Data rows —
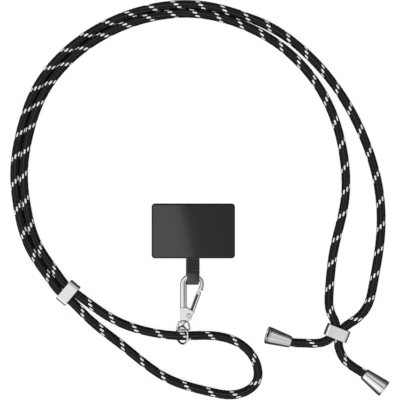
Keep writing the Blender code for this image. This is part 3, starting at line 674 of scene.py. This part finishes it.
# Hook frame. One zinc casting, polished and plated: a spine of oval bar that bends over in an arch and comes
# down as the nose, on a forked base that holds the gate, with a turned post below that ends in a ball.
HOOK_DEPTH = 0.0041
SPINE_WIDTH = 0.0042
ARCH_START = 0.0103
ARCH_RISE = 0.0047
NOSE_X = -0.01355
NOSE_NECK_WIDTH = 0.0023
NOSE_WIDTH = 0.0030
NOSE_LEAN = 0.0008
NOSE_END = 0.0059
BASE_BOTTOM = -0.0133
BASE_DEPTH = 0.0046
BASE_FOOT = 0.0009
BASE_SHOULDER = 0.0036
BASE_SHOULDER_UP = 0.0026
BASE_TOP = 0.0053
BALL_RADIUS = 0.0008
BALL_Y = EYE_TOP_Y - EYE_COLLAR / 2 - 0.0003 - BALL_RADIUS
RIVET_X = SPINE_X + 0.0035
RIVET_Y = BASE_BOTTOM + 0.0031
GATE_DEPTH = 0.0020
GATE_BOSS_RADIUS = 0.0019
RIVET_RADIUS = 0.0008


def oval_bar(name, stations, depth, sides, square=1.0):
    """A bar in the hook's plane through stations of (x, y, width). Its section is cos b by sin b, made squarer
    by raising both to the power square, with a closed end face at each end."""
    stations = np.asarray(stations, float)
    along = unit(np.gradient(stations[:, :2], axis=0))
    out = np.stack([along[:, 1], -along[:, 0]], 1)
    b = np.linspace(0, 2 * math.pi, sides, endpoint=False)
    wide, deep = (np.sign(f(b)) * np.abs(f(b)) ** square for f in (np.cos, np.sin))
    flat = stations[:, None, :2] + out[:, None] * wide[None, :, None] * stations[:, None, 2:] / 2
    up = np.broadcast_to(HOOK_LIFT + depth / 2 * deep[None, :, None], (len(stations), sides, 1))
    mesh = loft(name, np.concatenate([flat, up], -1))
    point_out(mesh)
    return mesh


def plate(name, outline, low, high, edge):
    """A flat outline, convex and counter-clockwise, raised from low to high with its rims rounded to edge."""
    outline = np.asarray(outline, float)
    before, after = (unit(np.roll(outline, way, 0) - outline) for way in (1, -1))
    outward = unit(np.stack([after[:, 1] - before[:, 1], before[:, 0] - after[:, 0]], -1))
    loops = []
    for turn in np.radians(np.linspace(-90, 90, 9)):
        rise = low + edge if turn < 0 else high - edge
        inset = edge * (1 - math.cos(turn))
        height = np.full((len(outline), 1), rise + edge * math.sin(turn))
        loops.append(np.concatenate([outline - outward * inset, height], -1))
    mesh = loft(name, loops)
    point_out(mesh)
    return mesh


def rounded(outline, radius, steps=5):
    """A convex outline with each corner replaced by a parabola that starts radius before it and ends after it."""
    outline = np.asarray(outline, float)
    before, after = (radius * unit(np.roll(outline, way, 0) - outline) for way in (1, -1))
    share = np.linspace(0, 1, steps + 1)[None, :, None]
    bent = outline[:, None] + before[:, None] * (1 - share) ** 2 + after[:, None] * share**2
    return bent.reshape(-1, 2)


middle, half_span = (SPINE_X + NOSE_X) / 2, (NOSE_X - SPINE_X) / 2
bar = [(SPINE_X, y, SPINE_WIDTH) for y in np.linspace(RIVET_Y, ARCH_START, 16, endpoint=False)]
for share in np.linspace(0, 1, 49):
    turn = math.pi * (1 - share)
    width = SPINE_WIDTH + (NOSE_NECK_WIDTH - SPINE_WIDTH) * share
    bar.append((middle + half_span * math.cos(turn), ARCH_START + ARCH_RISE * math.sin(turn), width))
for share in np.linspace(0.08, 1, 12):
    eased = share * share * (3 - 2 * share)
    width = NOSE_NECK_WIDTH + (NOSE_WIDTH - NOSE_NECK_WIDTH) * eased
    bar.append((NOSE_X - NOSE_LEAN * eased, ARCH_START - (ARCH_START - NOSE_END) * share, width))
hook_mesh = oval_bar("hook_casting", bar, HOOK_DEPTH, 56, 0.62)

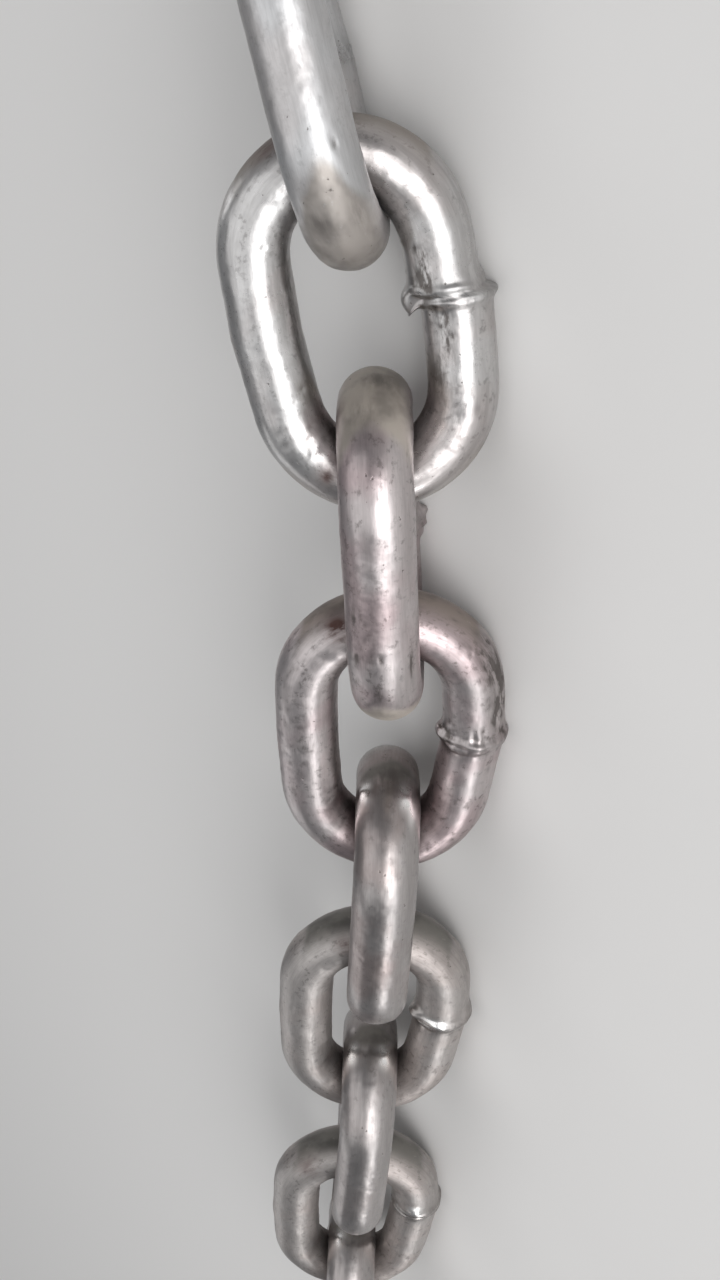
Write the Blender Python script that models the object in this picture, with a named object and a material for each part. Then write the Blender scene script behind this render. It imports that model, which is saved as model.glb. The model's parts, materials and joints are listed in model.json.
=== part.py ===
"""One foot of welded steel chain, zinc plated, laid out on a level floor.

Every link is a bar bent into an oval ring and closed by a weld in the middle of one leg.
Neighbouring links stand at right angles to each other, so on a floor each of them leans
half a right angle and rests on its lower leg. The chain runs along +X and lies in a slack
curve. Lengths are in metres and +Z is up.
"""
import math

import bmesh
import bpy
from mathutils import Matrix, Vector

# Bar and link
BAR_DIAMETER = 0.010
INSIDE_LENGTH = 0.035
INSIDE_WIDTH = 0.016
BEARING_GAP = 0.0004

# Metal squeezed out of the weld, a collar that stands proud on one side of the leg
COLLAR_WIDTH = 0.0016
COLLAR_STANDOUT = 0.0013
COLLAR_SUNK = 0.0011
COLLAR_BEVEL = 0.0004
COLLAR_TURN = math.radians(30.0)

# How the chain lies
LINK_COUNT = 9
LEAN = math.radians(45.0)
STRAIGHTEST_LINK = 7
STRAIGHTEST_HEADING = math.radians(-6.8)
SLACK_CURVE = math.radians(0.078)

# Fineness of the surfaces
BAR_SIDES = 12
CROWN_STEPS = 10
COLLAR_SIDES = 20
CREASE_ANGLE = math.radians(40.0)

# Sizes that follow from those above
BAR_RADIUS = BAR_DIAMETER / 2
BAR_FLAT = BAR_RADIUS * math.cos(math.pi / BAR_SIDES)
CROWN_RADIUS = (INSIDE_WIDTH + BAR_DIAMETER) / 2
CROWN_REACH = (INSIDE_LENGTH + BAR_DIAMETER) / 2
LEG_LENGTH = INSIDE_LENGTH - INSIDE_WIDTH
BEARING_DISTANCE = BAR_DIAMETER + BEARING_GAP
REST_HEIGHT = CROWN_RADIUS * math.sin(LEAN) + BAR_FLAT


def clear_scene():
    """Remove every object that the scene starts with."""
    for thing in list(bpy.data.objects):
        bpy.data.objects.remove(thing, do_unlink=True)


def zinc_plate():
    """Bright zinc on steel: a light grey metal, half polished by handling."""
    material = bpy.data.materials.new("zinc_plate")
    material.use_nodes = True
    shader = material.node_tree.nodes["Principled BSDF"]
    shader.inputs["Base Color"].default_value = (0.66, 0.65, 0.63, 1.0)
    shader.inputs["Metallic"].default_value = 1.0
    shader.inputs["Roughness"].default_value = 0.34
    return material


def bar_end(mesh):
    """The bar's round section, at the start of the welded leg, looking along the leg."""
    facing = Matrix.Translation((-LEG_LENGTH / 2, CROWN_RADIUS, 0)) @ Matrix.Rotation(math.pi / 2, 4, "Y")
    ring = bmesh.ops.create_circle(mesh, segments=BAR_SIDES, radius=BAR_RADIUS, matrix=facing)
    return [edge for edge in mesh.edges if edge.verts[0] in ring["verts"]]


def run_leg(mesh, section, length):
    """Carry the section straight along X and return the section at the far end."""
    swept = bmesh.ops.extrude_edge_only(mesh, edges=section)["geom"]
    far_points = [item for item in swept if isinstance(item, bmesh.types.BMVert)]
    bmesh.ops.translate(mesh, verts=far_points, vec=(length, 0, 0))
    return [item for item in swept if isinstance(item, bmesh.types.BMEdge)]


def turn_crown(mesh, section, centre):
    """Carry the section half a turn round the crown's centre and return the last section."""
    swept = bmesh.ops.spin(
        mesh,
        geom=section,
        cent=(centre, 0, 0),
        axis=(0, 0, -1),
        angle=math.pi,
        steps=CROWN_STEPS,
    )["geom_last"]
    return [item for item in swept if isinstance(item, bmesh.types.BMEdge)]


def bent_bar():
    """The oval ring: two straight legs along X and two half-round crowns, lying in the XY plane."""
    mesh = bmesh.new()
    section = bar_end(mesh)
    section = run_leg(mesh, section, LEG_LENGTH)
    section = turn_crown(mesh, section, LEG_LENGTH / 2)
    section = run_leg(mesh, section, -LEG_LENGTH)
    turn_crown(mesh, section, -LEG_LENGTH / 2)
    bmesh.ops.remove_doubles(mesh, verts=mesh.verts, dist=BAR_DIAMETER / 1000)
    bmesh.ops.recalc_face_normals(mesh, faces=mesh.faces)
    return mesh_object("bent_bar", mesh)


def weld_collar():
    """A disc across the middle of the leg at +Y, off centre to the ring's inside and partly to its +Z face.

    The other side of it is sunk in the bar, so the leg can lie on the floor.
    """
    side = Vector((0, -math.cos(COLLAR_TURN), math.sin(COLLAR_TURN)))
    radius = BAR_RADIUS + (COLLAR_STANDOUT - COLLAR_SUNK) / 2
    centre = Vector((0, CROWN_RADIUS, 0)) + side * (COLLAR_STANDOUT + COLLAR_SUNK) / 2
    mesh = bmesh.new()
    bmesh.ops.create_cone(
        mesh,
        cap_ends=True,
        segments=COLLAR_SIDES,
        radius1=radius,
        radius2=radius,
        depth=COLLAR_WIDTH,
        matrix=Matrix.Translation(centre) @ Matrix.Rotation(math.pi / 2, 4, "Y"),
    )
    rims = [edge for edge in mesh.edges if abs(edge.verts[0].co.x - edge.verts[1].co.x) < COLLAR_BEVEL]
    bmesh.ops.bevel(mesh, geom=rims, offset=COLLAR_BEVEL, segments=1, affect="EDGES")
    return mesh_object("weld_collar", mesh)


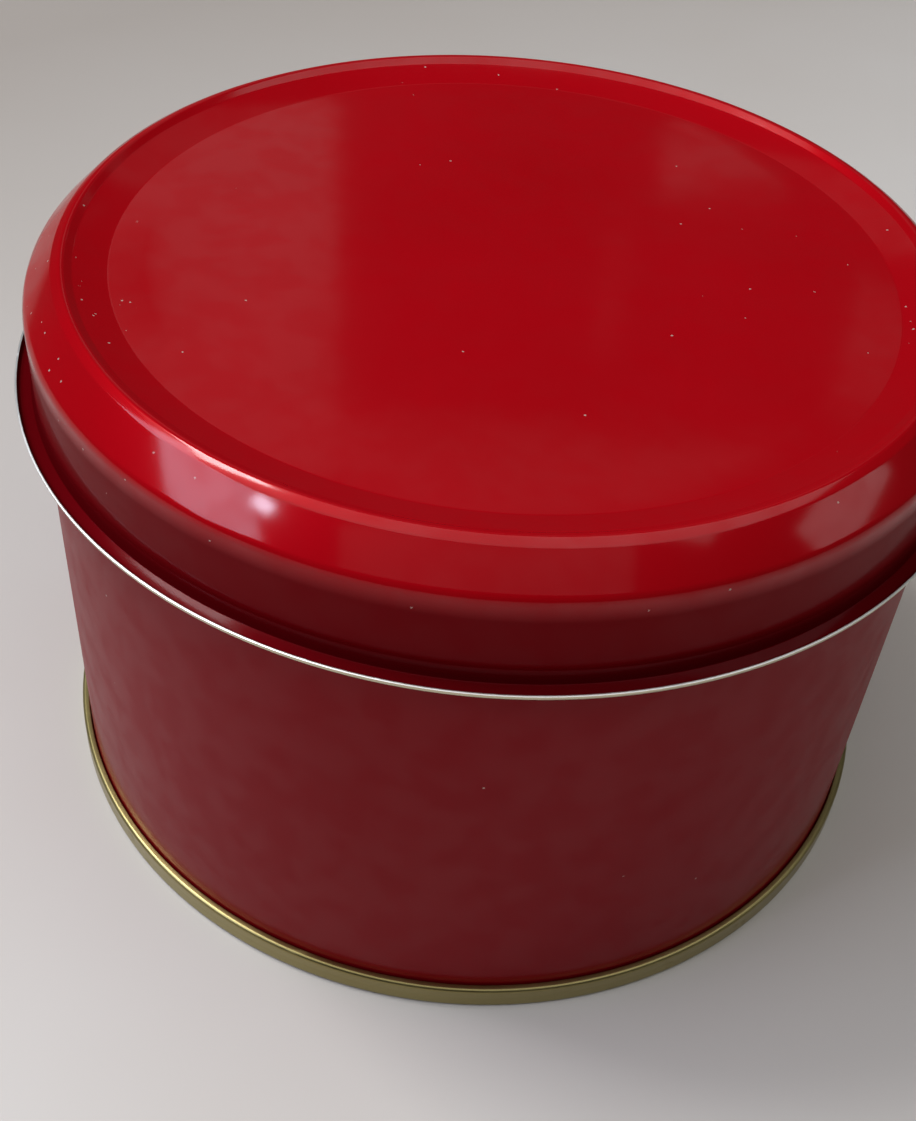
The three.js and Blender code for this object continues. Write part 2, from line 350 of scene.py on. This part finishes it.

Do this — Above are the entries. Quote exactly the lines from the one bearing "Write the Blender Python" through the one bearing "bpy.data.objects.remove(thing, do_unlink=True)".

The completed task —
Write the Blender Python script that models the object in this picture, with a named object and a material for each part. Then write the Blender scene script behind this render. It imports that model, which is saved as model.glb. The model's parts, materials and joints are listed in model.json.
=== part.py ===
"""One foot of welded steel chain, zinc plated, laid out on a level floor.

Every link is a bar bent into an oval ring and closed by a weld in the middle of one leg.
Neighbouring links stand at right angles to each other, so on a floor each of them leans
half a right angle and rests on its lower leg. The chain runs along +X and lies in a slack
curve. Lengths are in metres and +Z is up.
"""
import math

import bmesh
import bpy
from mathutils import Matrix, Vector

# Bar and link
BAR_DIAMETER = 0.010
INSIDE_LENGTH = 0.035
INSIDE_WIDTH = 0.016
BEARING_GAP = 0.0004

# Metal squeezed out of the weld, a collar that stands proud on one side of the leg
COLLAR_WIDTH = 0.0016
COLLAR_STANDOUT = 0.0013
COLLAR_SUNK = 0.0011
COLLAR_BEVEL = 0.0004
COLLAR_TURN = math.radians(30.0)

# How the chain lies
LINK_COUNT = 9
LEAN = math.radians(45.0)
STRAIGHTEST_LINK = 7
STRAIGHTEST_HEADING = math.radians(-6.8)
SLACK_CURVE = math.radians(0.078)

# Fineness of the surfaces
BAR_SIDES = 12
CROWN_STEPS = 10
COLLAR_SIDES = 20
CREASE_ANGLE = math.radians(40.0)

# Sizes that follow from those above
BAR_RADIUS = BAR_DIAMETER / 2
BAR_FLAT = BAR_RADIUS * math.cos(math.pi / BAR_SIDES)
CROWN_RADIUS = (INSIDE_WIDTH + BAR_DIAMETER) / 2
CROWN_REACH = (INSIDE_LENGTH + BAR_DIAMETER) / 2
LEG_LENGTH = INSIDE_LENGTH - INSIDE_WIDTH
BEARING_DISTANCE = BAR_DIAMETER + BEARING_GAP
REST_HEIGHT = CROWN_RADIUS * math.sin(LEAN) + BAR_FLAT


def clear_scene():
    """Remove every object that the scene starts with."""
    for thing in list(bpy.data.objects):
        bpy.data.objects.remove(thing, do_unlink=True)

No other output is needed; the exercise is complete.